SH: It wasn't so much long — as far as date-wise — but it was very thorough. I think I went in four or five times, but on successive days. One time was with Trevor, one was to sing, one was with Susan to see how you move and that sort of thing, but it happened within a week, I think.
PBOL: In the 1940s I imagine Jud was probably perceived as a villain, but today's audiences might see him as more of a victim of circumstances or upbringing, and I wonder how you view him.
SH: I say this a lot, just as an actor. I've heard it said, "If you play roles that are classified as a villain or a psychopath, none of these characters view themselves that way," so you can't really come at him, "Well, he's a villain," if you're going to play him. I just think he is a victim of circumstance. It's funny because I get feedback from the audience afterward and they say, "We felt so sorry for Jud," because it's clear to a lot of people that if he was around at our time, they'd have him on sort of drug. They could help his condition. It's more interesting to not make him such a clear-cut villain but someone who has the same dreams and hopes as everyone but just cannot function normally.
PBOL: I was wondering whether you read Green Grow the Lilacs [Lynn Riggs' play upon which Oklahoma! is based].
SH: Yes, Trevor is great in that regard. We read the play first, and then throughout the staging, we wouldn't sing anything, so everything was sort of rehearsed as a play. You really tend to find more about the characters when you do that than having to focus on the music. And, he did that originally [in London] and with us here [in New York]. And it does open a lot of doors that I think are harder to find if you don't do it that way.
PBOL: Did you go back to the film at all?
SH: The film, we did not, just because a lot of the play and the musical are cut from it.
PBOL: "Lonely Room" is not even in the film...
SH: It's so incredible because it's such an important part of Jud. It's really the only time you get to see the human side of him, his real wants and things, and I don't know why they cut it. Maybe it was that Rod Steiger couldn't sing or that they needed to have a clearer distinction between the good and evil...
PBOL: A colleague here said that you played Curly in a regional theatre.
SH: Yes, I played Curly in Milwaukee at Skylight Opera.
PBOL: What year was that?
SH: I think it was '92 or '93. And, you know, it's funny, you just grow up with this musical. And, if you're in regional theatre long enough, you're gonna run in to some sort of production. And, at the time, I was more of a Curly, I guess.
PBOL: Who's more fun to play?
SH: I would say, absolutely, Jud. I'm a character actor at heart. It's just fun to sort of delve into those characters that are perceived so heavily one way, and just say, "What if you give them this quality?" And, I think, you can do that more with the character roles than, say, the leading man stuff.

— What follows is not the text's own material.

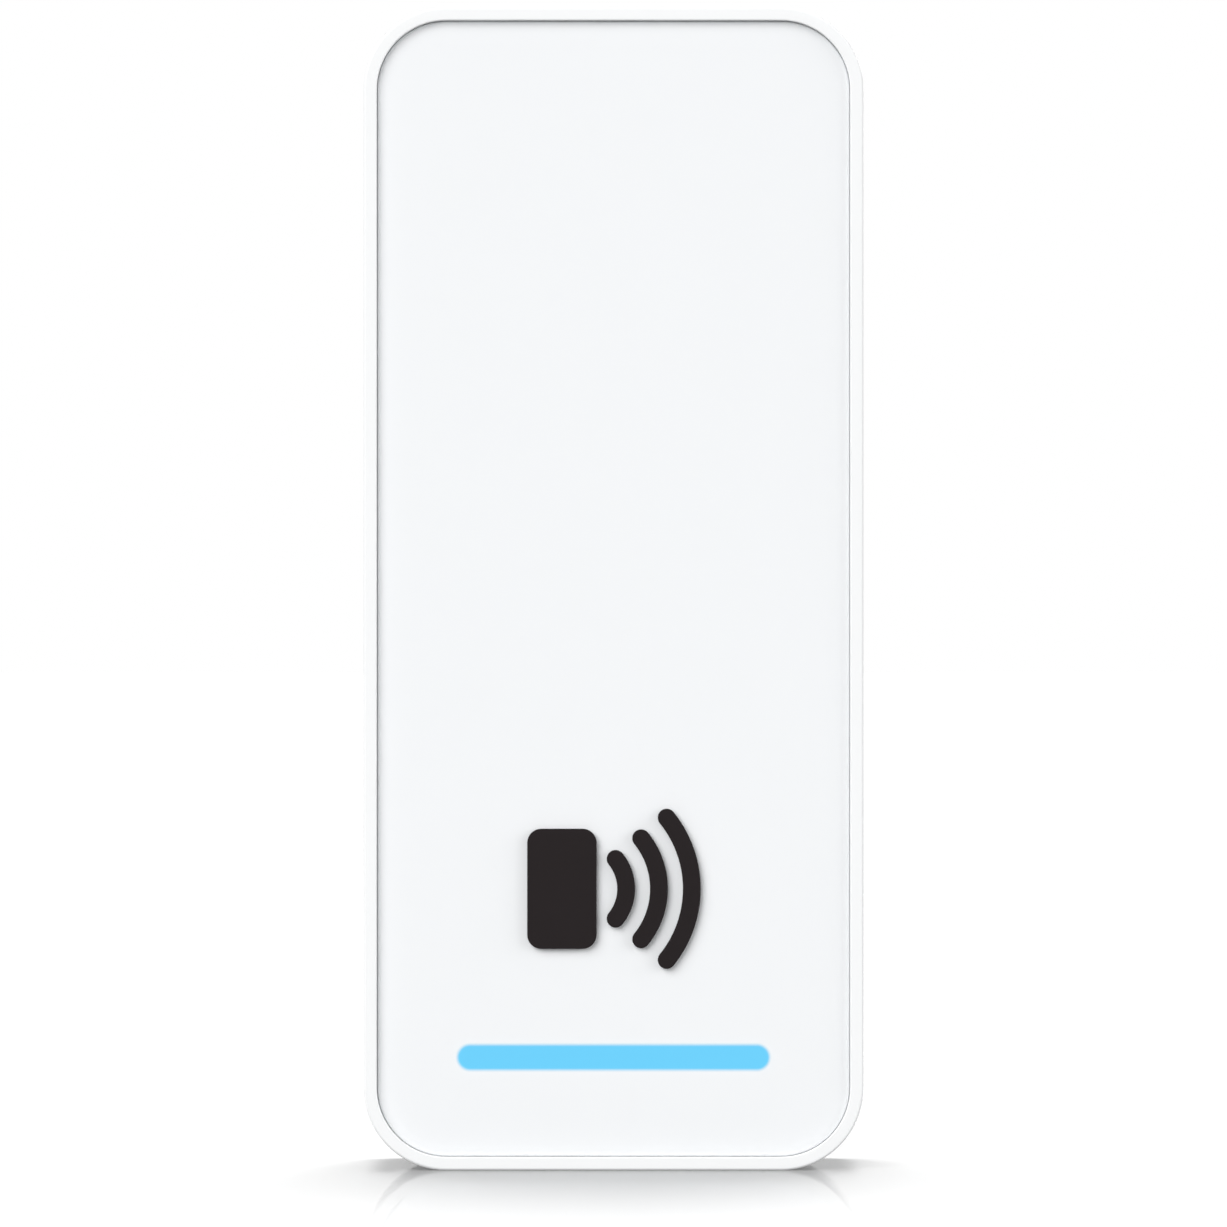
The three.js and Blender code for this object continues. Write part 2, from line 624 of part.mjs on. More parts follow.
function makeRearCover() {
  const humpInside = [BAY_TOP + BAY_WALL, HUMP_TOP - HUMP_WALL];
  return cut(coverBody(), [
    coverNotch(0),
    block(about(0, BAY_HALF), [BAY_FLOOR, COVER_BACK + 0.1], [BAY_BOTTOM, BAY_TOP]),
    block(about(0, HUMP_HALF - HUMP_WALL), [COVER_FRONT - 1, HUMP_BACK - HUMP_WALL], humpInside),
    block(about(0, SOCKET_HALF + 0.6), [SOCKET_FRONT - 0.8, SOCKET_BACK + 0.3], about(BAY_TOP + 0.5, 1)),
    ...coverScrewPlaces.map(([x, z]) => rodY(x, z, 1.15, 0, 10)),
    rodY(TAMPER_X, SWITCH_Z, TAMPER_R + 0.3, 0, 10),
    rodY(RESET_X, SWITCH_Z, RESET_R + 0.3, 0, 10),
    rodY(VENT_X, VENT_Z, VENT_HOLE_R, 0, 10),
  ]);
}

addPiece("rear_gasket", rearGasket(), RUBBER);
addPiece("rear_cover", makeRearCover(), WHITE_PLASTIC);
addPiece("pressure_vent", rodY(VENT_X, VENT_Z, VENT_R, COVER_FRONT - 0.25, COVER_FRONT - GAP, ROUND), RUBBER);

// ---- Screws that hold the boards and the cover --------------------------------------------------
// A screw along Y with its head towards the back, at the origin under its head, with a hex socket
function socketScrew({ headR, headH, shankR, length }) {
  const body = turned(
    [[0, -length], [shankR - 0.3, -length], [shankR, -length + 0.4], [shankR, 0], [headR, 0]].concat([
      [headR, headH - 0.2],
      [headR - 0.2, headH],
      [0, headH],
    ]),
    SMALL_ROUND,
  );
  return body.subtract(rodY(0, 0, headR * 0.45, headH * 0.4, headH + 1, 6));
}

boardScrewPlaces.forEach(([x, z], i) => {
  addPiece(`board_screw_${i + 1}`, socketScrew(BOARD_SCREW), STEEL, [x, BOARD_BACK + GAP, z]);
});
coverScrewPlaces.forEach(([x, z], i) => {
  addPiece(`cover_screw_${i + 1}`, socketScrew(COVER_SCREW), STEEL, [x, COVER_BACK + GAP, z]);
});

// ---- Locking screw ------------------------------------------------------------------------------
// The screw goes up through the underside, at the origin under its head's lower face
function lockScrew() {
  const shankTop = LOCK_TIP_Z - LOCK_HEAD_Z;
  const body = turned(
    [
      [0, 0],
      [LOCK_HEAD_R - 0.2, 0],
      [LOCK_HEAD_R, 0.2],
      [LOCK_HEAD_R, LOCK_HEAD_H],
      [LOCK_SHANK_R, LOCK_HEAD_H],
      [LOCK_SHANK_R, shankTop - 0.4],
      [LOCK_SHANK_R - 0.4, shankTop],
      [0, shankTop],
    ],
    ROUND,
  );
  const upright = toSolid(toGeometry(body).rotateX(Math.PI / 2));
  return upright.subtract(rodZ(0, 0, 1.2, -1, 1, 6));
}

function addLockScrew() {
  const headTop = LOCK_HEAD_Z + LOCK_HEAD_H;
  const sealSpan = [headTop + GAP, headTop + GAP + 0.5];
  const seal = rodZ(0, LOCK_Y, 2.3, ...sealSpan).subtract(rodZ(0, LOCK_Y, LOCK_SHANK_R + 0.15, 0, 20));
  const insert = rodZ(0, LOCK_Y, INSERT_R, COUNTERBORE_TOP + GAP, INSERT_TOP);
  addPiece("lock_insert", insert.subtract(rodZ(0, LOCK_Y, LOCK_SHANK_R + 0.2, 0, 20)), BRASS);
  addPiece("lock_screw_seal", seal, RUBBER);
  addPiece("lock_screw", lockScrew(), STEEL, [0, LOCK_Y, LOCK_HEAD_Z]);
}

addLockScrew();

// ---- Wall plate ---------------------------------------------------------------------------------
// The slot for one hook: a narrow stretch at rest, a wide entry above it, and room behind for the head
function keyhole(x, z) {
  const top = z + RELEASE + HOOK_HEAD[1] / 2 + HOOK_AIR;
  const wide = about(x, HOOK_HEAD[0] / 2 + HOOK_AIR);
  const narrow = about(x, HOOK_NECK[0] / 2 + HOOK_AIR);
  return [
    block(narrow, [PLATE_FRONT - 1, BACK + 1], [z - HOOK_NECK[1] / 2 - HOOK_AIR, top]),
    block(wide, [PLATE_FRONT - 1, BACK + 1], [z + RELEASE - HOOK_HEAD[1] / 2 - HOOK_AIR, top]),
    block(wide, [HOOK_HEAD_Y - 0.1, BACK + 1], [z - HOOK_HEAD[1] / 2 - HOOK_AIR, top]),
  ];
}

// The ramp that lets the tamper plunger out as the plate slides down
function tamperRamp() {
  const start = SWITCH_Z - TAMPER_R - 0.2;
  const deep = PLATE_FRONT + TAMPER_TRAVEL;
  const profile = [
    [PLATE_FRONT - 1, start],
    [PLATE_FRONT, start],
    [deep, start + RELEASE],
    [deep, start + RELEASE + 3],
    [PLATE_FRONT - 1, start + RELEASE + 3],
  ];
  return sideways(profile, TAMPER_X - 1.4, TAMPER_X + 1.4);
}

function makeWallPlate() {
  const middle = (PLATE_BOTTOM + PLATE_TOP) / 2;
  const sheet = roundedRect(0, middle, 2 * PLATE_HALF, PLATE_TOP - PLATE_BOTTOM, PLATE_R);
  const openingMiddle = (OPENING_BOTTOM + OPENING_TOP) / 2;
  const opening = roundedRect(0, openingMiddle, 2 * OPENING_HALF, OPENING_TOP - OPENING_BOTTOM, 2);
  const lug = block(about(0, LUG_HALF), [LUG_FRONT, PLATE_FRONT + 0.5], [LUG_BOTTOM, LUG_BOTTOM + LUG_THICK]);
  const screwHoles = [WALL_SCREW_Z, WALL_SCREW_Z + WALL_SCREW_SPACING].flatMap((z) => [
    rodY(0, z, WALL_SCREW_R, PLATE_FRONT - 1, BACK + 1, ROUND),
    rodY(0, z, WALL_SCREW_HEAD_R, PLATE_FRONT - 0.01, BACK - 0.3, ROUND, WALL_SCREW_R),
  ]);
  return cut(prism(sheet, PLATE_FRONT, BACK).add(lug), [
    prism(opening, PLATE_FRONT - 1, BACK + 1),
    ...screwHoles,
    ...hookPlaces.flatMap(([x, z]) => keyhole(x, z)),
    tamperRamp(),
  ]);
}

addPiece("wall_plate", makeWallPlate(), GREY_PLASTIC);

export default reader;
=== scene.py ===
"""Looks of a wall-mounted card reader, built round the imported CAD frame.

Metres, in the frame's own axes: X right as seen from the front, +Y backwards into the wall, +Z up.
"""
import json
import math

import bmesh
import bpy
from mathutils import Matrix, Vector


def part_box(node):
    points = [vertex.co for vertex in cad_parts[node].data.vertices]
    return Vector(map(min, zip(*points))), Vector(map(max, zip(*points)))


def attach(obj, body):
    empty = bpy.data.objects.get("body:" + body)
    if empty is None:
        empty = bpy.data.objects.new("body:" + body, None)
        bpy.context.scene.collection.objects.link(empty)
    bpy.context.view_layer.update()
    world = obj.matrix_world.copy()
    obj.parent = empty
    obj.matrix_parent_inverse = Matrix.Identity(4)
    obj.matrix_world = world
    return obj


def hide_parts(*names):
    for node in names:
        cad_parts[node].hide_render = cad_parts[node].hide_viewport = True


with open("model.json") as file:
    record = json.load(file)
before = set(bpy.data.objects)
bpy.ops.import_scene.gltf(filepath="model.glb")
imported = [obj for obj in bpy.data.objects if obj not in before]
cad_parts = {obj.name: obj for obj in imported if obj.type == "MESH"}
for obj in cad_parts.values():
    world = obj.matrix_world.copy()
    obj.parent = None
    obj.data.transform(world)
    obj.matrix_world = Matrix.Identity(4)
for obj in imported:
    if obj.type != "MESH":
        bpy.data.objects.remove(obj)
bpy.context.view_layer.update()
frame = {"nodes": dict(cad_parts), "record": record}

MM = 0.001

# ---- Sizes: the frame's boxes, and the few radii that a box doesn't show --------------------------
BODY_LOW, BODY_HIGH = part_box("housing")
PANEL_LOW, PANEL_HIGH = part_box("front_panel")
COVER_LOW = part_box("rear_cover")[0]
PLATE_LOW, PLATE_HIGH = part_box("wall_plate")
SCREW_LOW, SCREW_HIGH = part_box("lock_screw")
SEAL_LOW, SEAL_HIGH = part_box("lock_screw_seal")
CARD_LOW, CARD_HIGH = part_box("tap_mark_card")
GUIDE_LOW, GUIDE_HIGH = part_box("light_guide")

WIDTH = BODY_HIGH.x - BODY_LOW.x
HEIGHT = BODY_HIGH.z - BODY_LOW.z
FRONT = BODY_LOW.y
SKIRT_END = BODY_HIGH.y
BACK = PLATE_HIGH.y
PANEL_FRONT = PANEL_LOW.y
PANEL_BACK = PANEL_HIGH.y
PANEL_INSET = PANEL_LOW.x - BODY_LOW.x
CORNER_R = 8.8 * MM
RIM = PANEL_INSET - 0.04 * MM  # the rim's width, less the seam round the panel
WALL = 1.7 * MM  # the thickness of the skirt round the rear cover
LEDGE = 1.1 * MM  # how far the ledge that carries the cover stands in from the skirt
FLOOR_FRONT = PANEL_BACK + 0.3 * MM  # the tub's floor, behind the panel's tape
FLOOR_BACK = FLOOR_FRONT + 1.4 * MM
LEDGE_Y = 2 * MM
COVER_FRONT = LEDGE_Y + 0.8 * MM
COVER_BACK = COVER_FRONT + 1.6 * MM

CORNER_STEPS = 20  # faces along a quarter turn of the outline
SMALL_CORNER_STEPS = 8
FILLET_STEPS = 5  # faces across a rounded edge
ROUND = 48  # faces round a turned part
SMALL_ROUND = 32
SMALLEST_ROUND = 24
SMOOTH_ANGLE = 35  # degrees between faces up to which they are shaded as one
LEAST_R = 0.05 * MM
PAST = 1 * MM  # how far a cutting tool reaches past the faces that it cuts
SUNK = 0.2 * MM  # how far a part of a moulding reaches into the one that it grows from
FIXINGS = (1, 2, 3, 4)  # the four screws of each kind


# ---- Outlines in the XZ plane ---------------------------------------------------------------------
def rounded_outline(x, z, width, height, radius, steps=CORNER_STEPS):
    """The points of a rounded rectangle, anticlockwise as seen from the front."""
    points = []
    for side, end, start in ((1, -1, -90), (1, 1, 0), (-1, 1, 90), (-1, -1, 180)):
        middle_x = x + side * (width / 2 - radius)
        middle_z = z + end * (height / 2 - radius)
        for i in range(steps + 1):
            angle = math.radians(start + 90 * i / steps)
            points.append((middle_x + radius * math.cos(angle), middle_z + radius * math.sin(angle)))
    return points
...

PBOL: I'm a big fan of Andrea Martin [who plays Aunt Eller in the musical], and I was wondering what's she's like to work with.
SH: She is a total nightmare! [Laughs.] I'm kidding. Oh my gosh — the trailer, the limos. [Laughs.] No, she is just a doll, she's wonderful. She's always bright-eyed, inquisitive and really loves people. And, you know, she is Aunt Eller.

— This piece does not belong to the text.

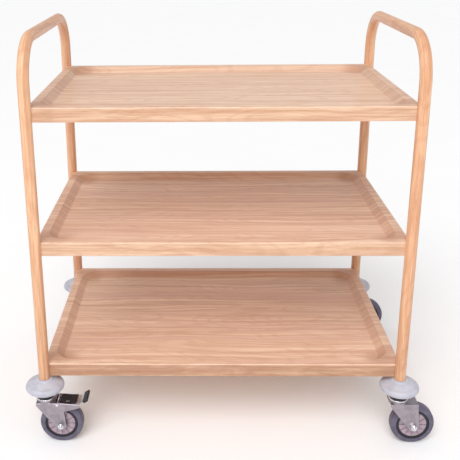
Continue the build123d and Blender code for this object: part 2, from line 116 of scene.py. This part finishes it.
class Graph:
    """A material's node tree, with one short method for each kind of node."""

    def __init__(self, name, **shader_values):
        self.material = bpy.data.materials.new(name)
        self.material.use_nodes = True
        self.tree = self.material.node_tree
        self.shader = self.tree.nodes["Principled BSDF"]
        for socket, value in shader_values.items():
            self.shader.inputs[socket.replace("_", " ")].default_value = value
        self.place = self.node("ShaderNodeTexCoord").outputs["Object"]

    def node(self, kind, **settings):
        made = self.tree.nodes.new(kind)
        for key, value in settings.items():
            setattr(made, key, value)
        return made

    def feed(self, socket, value):
        if isinstance(value, bpy.types.NodeSocket):
            self.tree.links.new(value, socket)
        elif value is not None:
            socket.default_value = value

    def math(self, operation, first, second=None, third=None, clamp=False):
        made = self.node("ShaderNodeMath", operation=operation, use_clamp=clamp)
        for socket, value in zip(made.inputs, (first, second, third)):
            self.feed(socket, value)
        return made.outputs[0]

    def length(self, first, second):
        """The length of a flat vector with these two parts."""
        squares = (self.math("POWER", first, 2.0), self.math("POWER", second, 2.0))
        return self.math("SQRT", self.math("ADD", *squares))

    def split(self, vector):
        made = self.node("ShaderNodeSeparateXYZ")
        self.feed(made.inputs[0], vector)
        return made.outputs[0], made.outputs[1], made.outputs[2]

    def join(self, x, y, z):
        made = self.node("ShaderNodeCombineXYZ")
        for socket, value in zip(made.inputs, (x, y, z)):
            self.feed(socket, value)
        return made.outputs[0]

    def scaled(self, vector, scale, offset=(0, 0, 0)):
        made = self.node("ShaderNodeMapping")
        self.feed(made.inputs["Vector"], vector)
        made.inputs["Scale"].default_value = scale
        made.inputs["Location"].default_value = offset
        return made.outputs[0]

    def noise(self, vector, scale=1.0, detail=2.0, rough=0.5):
        made = self.node("ShaderNodeTexNoise")
        self.feed(made.inputs["Vector"], vector)
        made.inputs["Scale"].default_value = scale
        made.inputs["Detail"].default_value = detail
        made.inputs["Roughness"].default_value = rough
        return made.outputs["Fac"]

    def normal(self):
        return self.node("ShaderNodeNewGeometry").outputs["True Normal"]

    def span(self, value, low, high, to_low=0.0, to_high=1.0):
        """Eased from to_low to to_high as value goes from low to high."""
        made = self.node("ShaderNodeMapRange", interpolation_type="SMOOTHSTEP")
        for socket, item in zip(made.inputs, (value, low, high, to_low, to_high)):
            self.feed(socket, item)
        return made.outputs[0]

    def mix(self, share, first, second, blend="MIX"):
        made = self.node("ShaderNodeMix", data_type="RGBA", blend_type=blend)
        self.feed(made.inputs["Factor"], share)
        self.feed(made.inputs[6], first)
        self.feed(made.inputs[7], second)
        return made.outputs[2]

    def tint(self, tone, share, strength, colour):
        """The tone moved towards a colour by share times strength."""
        return self.mix(self.math("MULTIPLY", share, strength), tone, colour)

    def bump(self, height, strength, distance):
        made = self.node("ShaderNodeBump")
        made.inputs["Strength"].default_value = strength
        made.inputs["Distance"].default_value = distance
        self.feed(made.inputs["Height"], height)
        self.feed(self.shader.inputs["Normal"], made.outputs[0])

    def colour(self, value):
        self.feed(self.shader.inputs["Base Color"], value)

    def roughness(self, value):
        self.feed(self.shader.inputs["Roughness"], value)


# Woodgrain coating

WOOD_LIGHT = srgb(246, 214, 188)
WOOD_MID = srgb(219, 175, 147)
WOOD_DARK = srgb(198, 146, 112)
WOOD_PORE = srgb(160, 108, 78)
WOOD_BLUSH = srgb(218, 174, 155)
# The stretched coating's colour, also used for the painted shade along the basins' edges and on their
# slopes.
WOOD_STRETCHED_AND_SHADE = srgb(186, 136, 106)
WOOD_WORN = srgb(250, 222, 196)

# Colours that multiply the grain: painted shade on the skirts, painted shade low down on the lowest
# skirt and the legs, and the tubes' own tone.
WOOD_SKIRT_SHADE = srgb(240, 233, 224)
WOOD_LOW_SHADE = srgb(220, 210, 203)
WOOD_ON_TUBE = srgb(255, 238, 218)

# Noise scales along, across and deep to the grain, per metre.
SWAY_GRAIN = (2.2, 9, 9)
STREAK_GRAIN = (1.3, 84, 84)
BROAD_GRAIN = (0.9, 22, 22)
FIGURE_GRAIN = (3.2, 13, 13)
FIBRE_GRAIN = (6, 380, 380)
PORE_GRAIN = (55, 1500, 1500)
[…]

PBOL: You were recently Javert in the Broadway company of Les Miz. What was that experience like?
SH: That was excellent. For a number of years, even before I went to do Phantom, there were a few roles in modern musicals that I thought I really needed to do at some point. I went to Germany to do Phantom because that was a chance for someone of my voice type [to play the role]. It's a darker sound than what people here would conceive of the Phantom, but in Germany it works well with the German language. So, I did that, and I always thought Javert was the perfect role for me. When I got over here, it just happened at a good time that I was available. It's Cameron Mackintosh [who also produced Oklahoma!], so I just went into [Les Miz].

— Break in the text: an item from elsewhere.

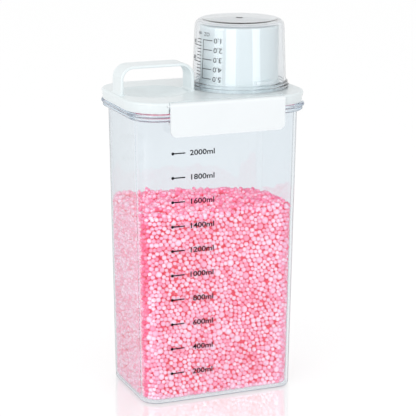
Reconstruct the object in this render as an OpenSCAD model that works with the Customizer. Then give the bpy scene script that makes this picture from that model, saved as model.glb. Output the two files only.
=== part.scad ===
// Clear storage and dosing jar for laundry beads or powder, with a white lid.
// The lid has a carrying handle, a pouring neck and two clips that hook under the jar's flange.
// A clear measuring cup stands upside down over the neck.
// X runs along the long side, Y to the back, Z up. The origin is under the middle of the jar.

/* [Jar] */
// Width of the jar at its foot
jar_w = 127.4; // [118:0.2:136]
// Depth of the jar at its foot
jar_d = 84.6; // [78:0.2:96]
// Corner radius of the jar at its foot, seen from above
jar_r = 14; // [9:0.5:20]
// How far each wall leans out for each millimetre of height
jar_draft = 0.016; // [0.012:0.001:0.018]
// Thickness of the jar's walls
jar_wall = 2.2; // [1.6:0.1:3]
// Thickness of the jar's floor
jar_floor = 2.2; // [1.8:0.1:4]
// Rounding between the walls and the foot
foot_r = 1.8; // [1.2:0.1:5]
// Height of the flange's underside above the table
flange_z = 227.5; // [190:0.5:240]
// How far the flange stands out from the wall
flange_out = 5.7; // [5.3:0.1:6.2]
// Height of each of the two beads that the flange's edge is made of
flange_bead = 3; // [2.4:0.1:3.4]
// How far the flange's lower bead is set back from the upper one
flange_step = 1.2; // [0.6:0.1:1.6]
// Height of the mouth's rim above the flange
rim_h = 3.3; // [2.4:0.1:4]

/* [Fill] */
// Height of the level fill above the table
fill_z = 151; // [40:0.5:185]
// How much the middle of the fill is heaped up
fill_crown = 3; // [1:0.5:6]
// Radius of the beads that stand out of the fill
bead_r = 3; // [2:0.25:4]
// How far these beads stand out
bead_out = 2.6; // [1.5:0.1:3]
// Distance from one such bead to the next
bead_pitch = 13; // [12:0.5:20]

/* [Lid] */
// How far the lid stands out past the flange at its two ends
lid_over_end = 1; // [0.4:0.1:2]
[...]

PBOL: I know you have also performed in several operas. Does opera still interest you as a performer?
SH: As a performer, not at the moment. The classical training was such a big part of what I wanted. I always knew that if I could sing classically, I would be okay with any other sort of [singing], musical theatre. That was always in my mind. I trained actually as a straight actor as well. I did private classes all over...I went to Manhattan School of Music here, and then while I was in opera school, I would train and do classes at the Total Theatre Lab and some private studios, but opera to me is such a wonderful art form, but it's something I think I need time to grow into. There are a couple of roles that I would eventually like to do if that ever were to happen, but I'd need to grow a bit vocally.
PBOL: What would you like to see happen to your career after Oklahoma!? Would you like to do more film?
SH: I love film and TV, the medium of them, just because it's such a smaller screen. It's much more precise. Ideally, I'd like to do maybe a film a year of some sort and use that to work more in the theatre because theatre really is my first love. But, as we know, with the way things are these days, it's nice to have a film star in a theatre...because that sells the tickets.
PBOL: How has it been combining fatherhood and your performance schedule?
SH: Absolutely wonderful. I think it's really because I had a parent in the theatre, and I know how wonderful it is. [Daughter Skyler] has been to the theatre. Every two-show day [wife Paula and Skyler] come and spend time with me in the dressing room, and we go out onstage sometimes, and she loves it. She loves the lights and the sets. I think it's just a great environment. I know firsthand, that was so fun — to go to the theatre. It's funny because Paula and I will say, "Daddy has to go to work." And then we say, "Skyler, what does Daddy do when he goes to work?" And she goes, "La la la, la." [Laughs.]
PBOL: One last question. When people hear the name Shuler Hensley, what would you like them to think?
SH: I would like them to think "a really interesting, believable theatre actor."